MARINE CORPS BASE CAMP LEJEUNE, N.C. -- The Marine’s eyes were focused. His forehead glistened with sweat and, although his fists were clenched, the rest of his body was as relaxed as possible. The rock music, which pulsed the ground as he approached the cage, slowly drifted away and he became alone with his silence. His opponent remained under his own lonely spotlight just a few yards away as the bell signaled the beginning of a different kind of war. Just 48 seconds later, Master Sgt. Donald W. Johnson stood victorious over his bloodied opponent.
“I’m not the type of person that shows a lot of emotions, but the butterflies are definitely there prior to the walkout music being played,” said Johnson, a Rush City, Minnesota native.
His profession isn’t fighting in a ring—it’s just one part of a journey that began 20 years ago when he raised his right hand and repeated the oath of enlistment.
Johnson’s military occupational specialty is a Low Altitude Air Defense, or LAAD, gunner. LAAD gunners operate surface-to-air weapon systems in support of a Marine Air-Ground Task Force and joint air-defense assets. Johnson is currently part of the 24th Marine Expeditionary Unit’s aviation combat element which is scheduled to deploy at the end of the year.
Johnson isn’t the only Marine in his family, he joined to follow a family tradition.
“My grandfather was a Marine during the Korean War, and I enjoyed listening to his stories when I was growing up,” said the detachment staff-noncommissioned officer in charge with Marine Air Control Group 28. “He played a huge role in my life when I was growing up and [joining was] the least I could do to honor him.”
Johnson became interested in mixed martial arts after he earned his instructor tab in the Marine Corps Martial Arts Program in September 2005. The MCMAP is a combat system established by the Marine Corps to chain existing, hand-to-hand, and close quarters combat techniques with morale and team-building functions. The program trains in lethal, unarmed combat; edged weapons; weapons of opportunity; and rifle and bayonet techniques.
MMA, on the other hand, is a contact combat sport that allows the use of both striking and grappling techniques from standing and ground positions—and is designed to be non-lethal.
“My [fighting] knowledge was strictly based on what the MCMAP taught, so I seldom had answers for the ‘what if’ questions that always popped up from students,” said Johnson.
After a couple of deployments around the world with the 15th MEU, a 2005-2007 tour to Al Assad, Iraq, and another with Combined Joint Task Force-Horn of Africa in Djibouti in 2007-2008, he received orders to be the Assistant Marine Officer Instructor at the University of New Mexico, Albuquerque.
“That is where I started training in Brazilian Jiu-Jitsu because I knew it would help answer some of those [what if] questions, and it was free,” said Johnson. “I got connected with some really cool guys and then started training at a Tae Kwon Do school that was starting a BJJ program.
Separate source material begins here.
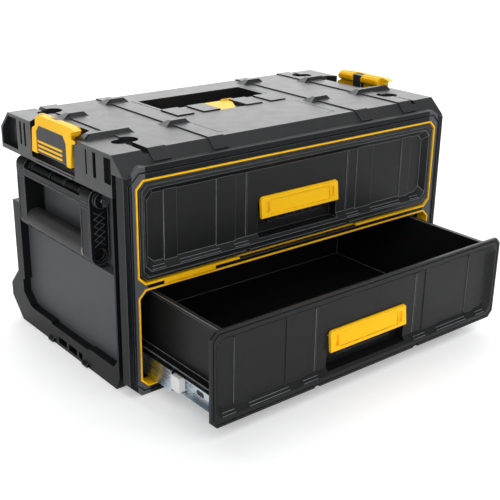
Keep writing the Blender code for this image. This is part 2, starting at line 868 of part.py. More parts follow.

“After a year or so they started offering MMA classes for a few interested people so I said ‘why not.’”
When Johnson re-located to North Carolina, he continued his passion and started to train in Havelock, the town just outside Marine Corps Air Station Cherry Point.
“A little over three years ago, Premiere Martial Art, the dojo I train at, started their active MMA program with a cage and everything,” said Johnson. “They have a great staff and it felt like a family since day one.
“I trained in Brazilian Jiu-Jitsu with a few buddies and enjoyed the individual aspect of one-on-one ‘combat.’ I’ve competed in numerous BJJ tournaments and have done fairly well. I figured I’d take it to the next level and see how it worked for me.”
Johnson fights as a Light Heavyweight and won his last two fights by knockout. He says his next fight—June 28 at Fort Bragg—will be his last due to his busy schedule in preparation for the 24th MEU’s deployment at the end of the year.
When Johnson was asked if he planned on continuing a career in MMA he replied, “No, I’m 39. If I was 10 years younger, most definitely. Besides, my wife doesn’t want me to fight any more.
“I’ll continue to train and work with my daughter and younger Marines if they want, but my fighting days are done. Regardless of how this weekend’s fight turns out I’ll be over .500 for my short career and that’s more than most people can say,” said Johnson.
Every fight requires a lot of training, hours on a mat for BJJ and cage time, but he knows it is worth it once the fight is over. “I always tell everyone that I’m making stories to tell the grandkids. If you talk to people that run marathons and they say ‘finishing is the greatest feeling in the world,’ which may be true for them. For me … it’s going toe-to-toe with a ‘peer’ and coming out victorious.”